§ EXERCISE REQUIREMENTS: Below you will find a set of lines. Repeat them all exactly.

§ DATA TO PROCESS:
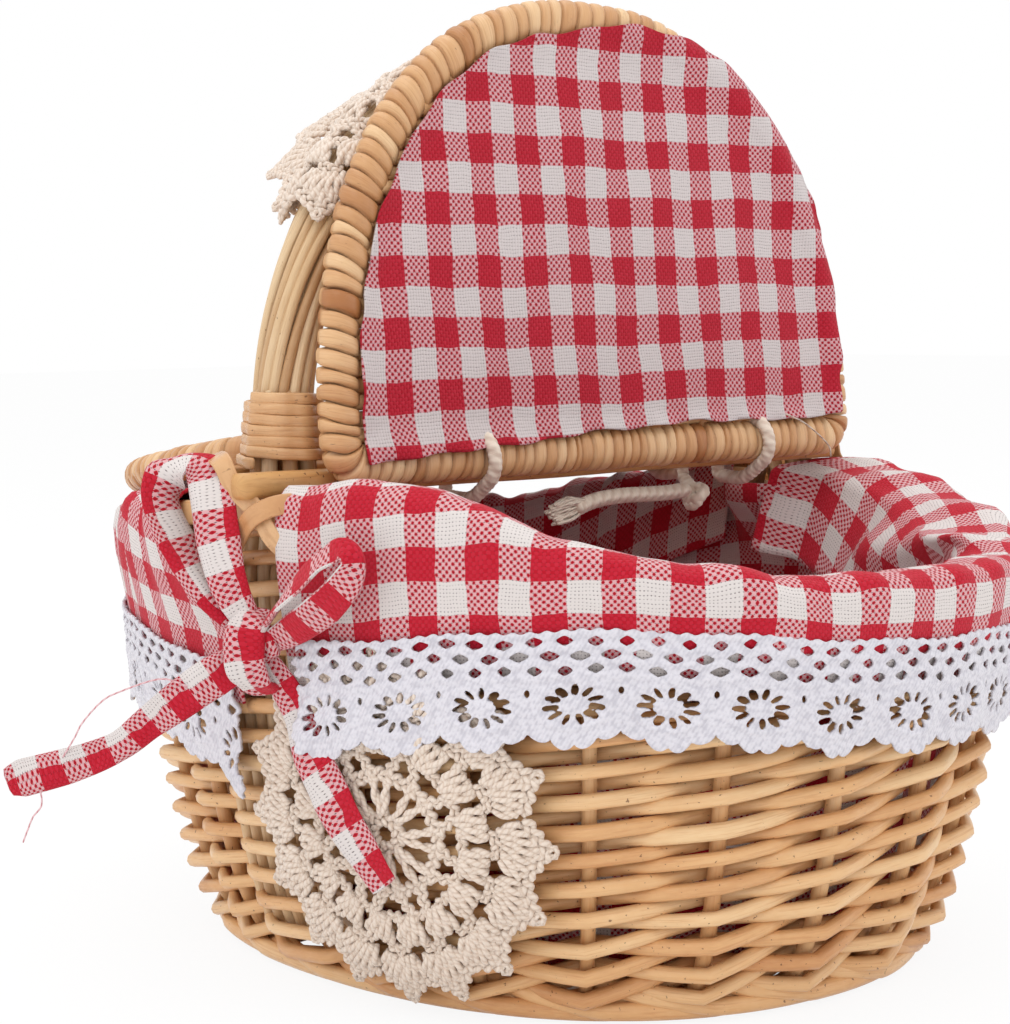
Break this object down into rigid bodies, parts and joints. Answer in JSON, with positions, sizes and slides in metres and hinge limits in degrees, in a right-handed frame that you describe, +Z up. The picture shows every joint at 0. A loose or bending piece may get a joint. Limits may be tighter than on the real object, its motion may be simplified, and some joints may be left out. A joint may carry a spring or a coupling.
{
  "type": "picnic basket",
  "caption": "Small oval willow picnic basket with a fixed arched handle, two hinged half lids, a gingham lining turned out over the rim, lace trim, bows and crochet doilies.",
  "frame": {"origin": "centre of the base, on the surface that the basket stands on", "axes": "+X along the cross rods and across under the handle arch, away from the handle leg with the loose bow end; +Y towards the lid that is stored closed; +Z up"},
  "size_m": [0.3068, 0.2945, 0.2722],
  "materials": {
    "willow_weave": "peeled willow, satin, visible grain",
    "willow_rod": "peeled willow, satin",
    "cane_lashing": "split cane, satin",
    "lid_rim_cane": "split cane winding, satin",
    "lid_weave": "woven peeled willow, satin",
    "lining_gingham": "woven cotton gingham, matt",
    "lid_gingham": "woven cotton gingham, matt",
    "bow_gingham": "woven cotton gingham, matt",
    "lace_cotton": "white cotton lace, matt",
    "doily_cotton": "ecru cotton crochet, matt",
    "cotton_cord": "off-white braided cotton, matt"
  },
  "bodies": {
    "root": {"foot_border": "willow_weave", "base_mat": "willow_weave", "side_weave": "willow_weave", "rim_band": "willow_rod", "stake_01": "willow_weave", "stake_02": "willow_weave", "stake_03": "willow_weave", "stake_04": "willow_weave", "stake_05": "willow_weave", "stake_06": "willow_weave", "stake_07": "willow_weave", "stake_08": "willow_weave", "stake_09": "willow_weave", "stake_10": "willow_weave", "stake_11": "willow_weave", "stake_12": "willow_weave", "stake_13": "willow_weave", "stake_14": "willow_weave", "stake_15": "willow_weave", "stake_16": "willow_weave", "stake_17": "willow_weave", "stake_18": "willow_weave", "stake_19": "willow_weave", "stake_20": "willow_weave", "handle_rod_1": "willow_rod", "handle_rod_2": "willow_rod", "handle_rod_3": "willow_rod", "handle_rod_4": "willow_rod", "handle_rod_5": "willow_rod", "handle_rod_6": "willow_rod", "handle_rod_7": "willow_rod", "handle_rod_8": "willow_rod", "handle_lashing_near": "cane_lashing", "handle_lashing_far": "cane_lashing", "cross_rod_front": "willow_rod", "cross_rod_rear": "willow_rod", "cross_lashing_near": "cane_lashing", "cross_lashing_far": "cane_lashing", "lining_bag": "lining_gingham", "collar_front": "lining_gingham", "collar_rear": "lining_gingham", "lace_front": "lace_cotton", "lace_rear": "lace_cotton", "bow_near": "bow_gingham", "bow_far": "bow_gingham", "doily_wall": "doily_cotton", "doily_handle": "doily_cotton", "hinge_cord_front_near": "cotton_cord", "hinge_cord_front_far": "cotton_cord", "hinge_cord_rear_near": "cotton_cord", "hinge_cord_rear_far": "cotton_cord", "cord_knot": "cotton_cord", "cord_tail": "cotton_cord"},
    "front_lid": {"front_lid_rim": "lid_rim_cane", "front_lid_panel": "lid_weave", "front_lid_cloth": "lid_gingham"},
    "rear_lid": {"rear_lid_rim": "lid_rim_cane", "rear_lid_panel": "lid_weave", "rear_lid_cloth": "lid_gingham"}
  },
  "joints": [
    {"name": "front_lid_hinge", "type": "hinge", "parent": "root", "child": "front_lid", "pos_m": [0, -0.023, 0.1425], "axis": [1, 0, 0], "range_deg": [0, 103.3]},
    {"name": "rear_lid_hinge", "type": "hinge", "parent": "root", "child": "rear_lid", "pos_m": [0, 0.023, 0.1455], "axis": [1, 0, 0], "range_deg": [0, 103.3]}
  ]
}
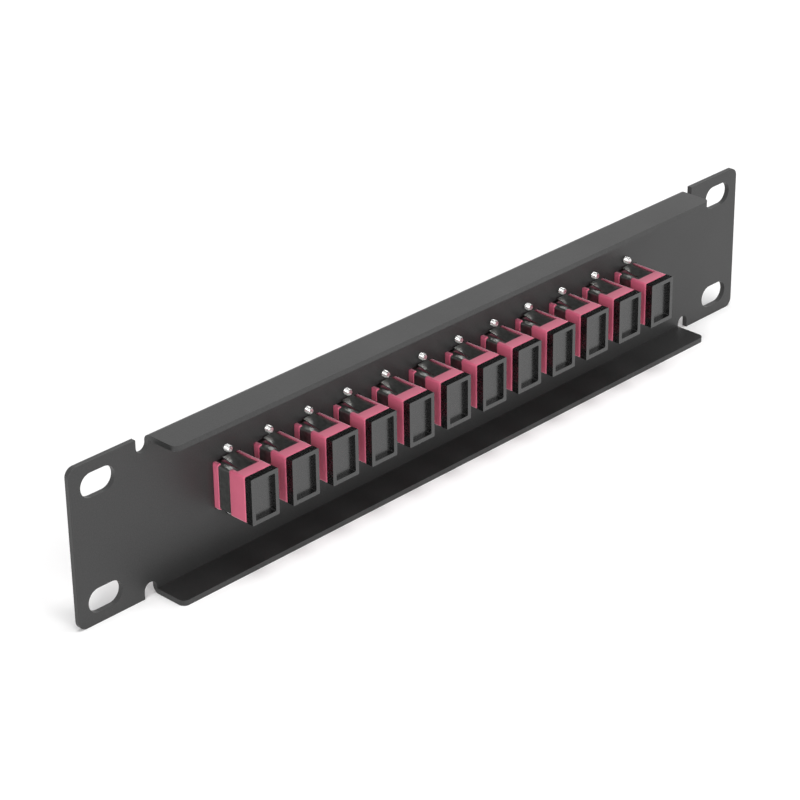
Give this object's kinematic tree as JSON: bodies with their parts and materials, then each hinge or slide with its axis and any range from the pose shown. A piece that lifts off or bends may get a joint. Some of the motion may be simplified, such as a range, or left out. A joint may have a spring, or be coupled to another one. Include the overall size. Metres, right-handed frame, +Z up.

§ ANSWER:
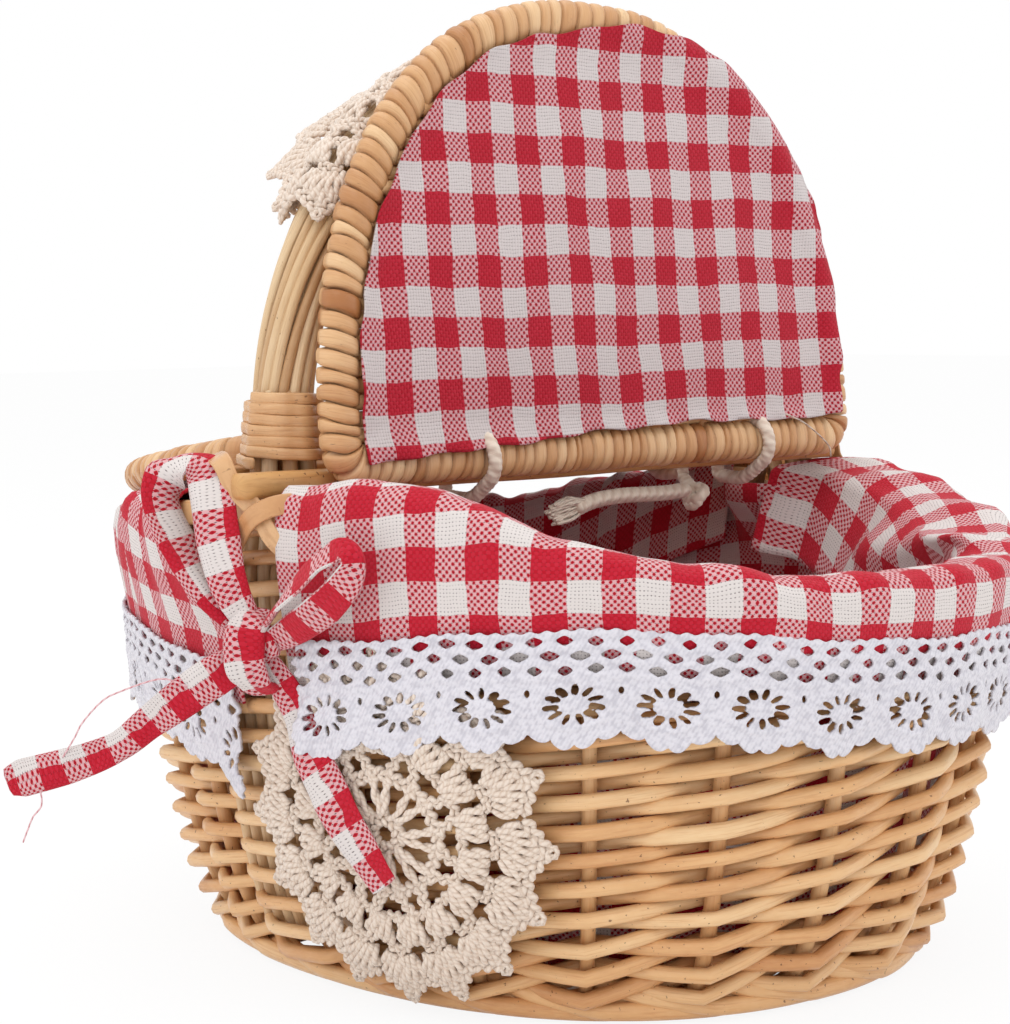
Break this object down into rigid bodies, parts and joints. Answer in JSON, with positions, sizes and slides in metres and hinge limits in degrees, in a right-handed frame that you describe, +Z up. The picture shows every joint at 0. A loose or bending piece may get a joint. Limits may be tighter than on the real object, its motion may be simplified, and some joints may be left out. A joint may carry a spring or a coupling.
{
  "type": "picnic basket",
  "caption": "Small oval willow picnic basket with a fixed arched handle, two hinged half lids, a gingham lining turned out over the rim, lace trim, bows and crochet doilies.",
  "frame": {"origin": "centre of the base, on the surface that the basket stands on", "axes": "+X along the cross rods and across under the handle arch, away from the handle leg with the loose bow end; +Y towards the lid that is stored closed; +Z up"},
  "size_m": [0.3068, 0.2945, 0.2722],
  "materials": {
    "willow_weave": "peeled willow, satin, visible grain",
    "willow_rod": "peeled willow, satin",
    "cane_lashing": "split cane, satin",
    "lid_rim_cane": "split cane winding, satin",
    "lid_weave": "woven peeled willow, satin",
    "lining_gingham": "woven cotton gingham, matt",
    "lid_gingham": "woven cotton gingham, matt",
    "bow_gingham": "woven cotton gingham, matt",
    "lace_cotton": "white cotton lace, matt",
    "doily_cotton": "ecru cotton crochet, matt",
    "cotton_cord": "off-white braided cotton, matt"
  },
  "bodies": {
    "root": {"foot_border": "willow_weave", "base_mat": "willow_weave", "side_weave": "willow_weave", "rim_band": "willow_rod", "stake_01": "willow_weave", "stake_02": "willow_weave", "stake_03": "willow_weave", "stake_04": "willow_weave", "stake_05": "willow_weave", "stake_06": "willow_weave", "stake_07": "willow_weave", "stake_08": "willow_weave", "stake_09": "willow_weave", "stake_10": "willow_weave", "stake_11": "willow_weave", "stake_12": "willow_weave", "stake_13": "willow_weave", "stake_14": "willow_weave", "stake_15": "willow_weave", "stake_16": "willow_weave", "stake_17": "willow_weave", "stake_18": "willow_weave", "stake_19": "willow_weave", "stake_20": "willow_weave", "handle_rod_1": "willow_rod", "handle_rod_2": "willow_rod", "handle_rod_3": "willow_rod", "handle_rod_4": "willow_rod", "handle_rod_5": "willow_rod", "handle_rod_6": "willow_rod", "handle_rod_7": "willow_rod", "handle_rod_8": "willow_rod", "handle_lashing_near": "cane_lashing", "handle_lashing_far": "cane_lashing", "cross_rod_front": "willow_rod", "cross_rod_rear": "willow_rod", "cross_lashing_near": "cane_lashing", "cross_lashing_far": "cane_lashing", "lining_bag": "lining_gingham", "collar_front": "lining_gingham", "collar_rear": "lining_gingham", "lace_front": "lace_cotton", "lace_rear": "lace_cotton", "bow_near": "bow_gingham", "bow_far": "bow_gingham", "doily_wall": "doily_cotton", "doily_handle": "doily_cotton", "hinge_cord_front_near": "cotton_cord", "hinge_cord_front_far": "cotton_cord", "hinge_cord_rear_near": "cotton_cord", "hinge_cord_rear_far": "cotton_cord", "cord_knot": "cotton_cord", "cord_tail": "cotton_cord"},
    "front_lid": {"front_lid_rim": "lid_rim_cane", "front_lid_panel": "lid_weave", "front_lid_cloth": "lid_gingham"},
    "rear_lid": {"rear_lid_rim": "lid_rim_cane", "rear_lid_panel": "lid_weave", "rear_lid_cloth": "lid_gingham"}
  },
  "joints": [
    {"name": "front_lid_hinge", "type": "hinge", "parent": "root", "child": "front_lid", "pos_m": [0, -0.023, 0.1425], "axis": [1, 0, 0], "range_deg": [0, 103.3]},
    {"name": "rear_lid_hinge", "type": "hinge", "parent": "root", "child": "rear_lid", "pos_m": [0, 0.023, 0.1455], "axis": [1, 0, 0], "range_deg": [0, 103.3]}
  ]
}
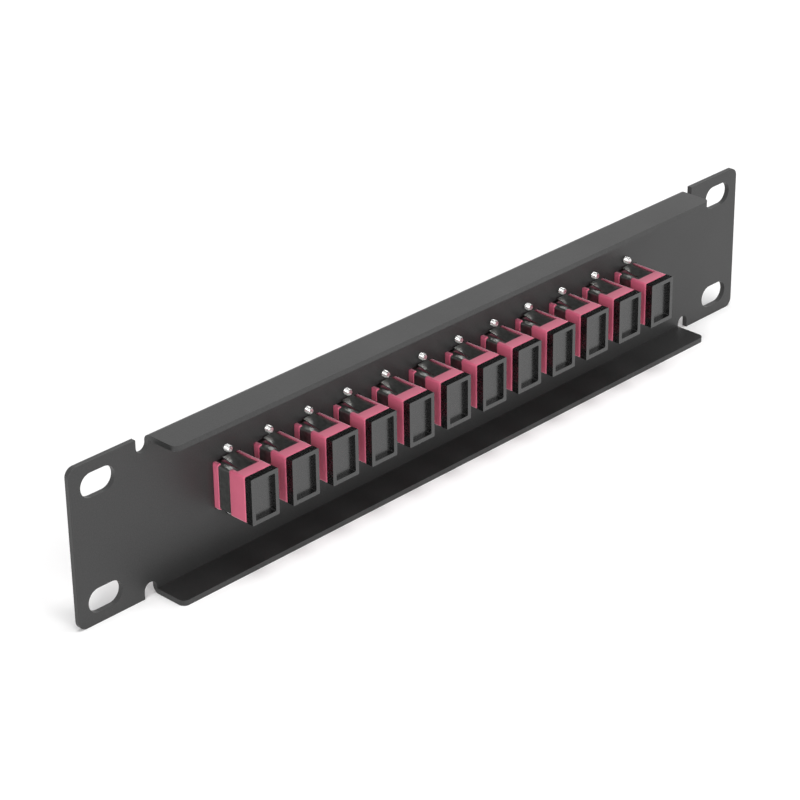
Give this object's kinematic tree as JSON: bodies with their parts and materials, then each hinge or slide with its axis and any range from the pose shown. A piece that lifts off or bends may get a joint. Some of the motion may be simplified, such as a range, or left out. A joint may have a spring, or be coupled to another one. Include the overall size. Metres, right-handed frame, +Z up.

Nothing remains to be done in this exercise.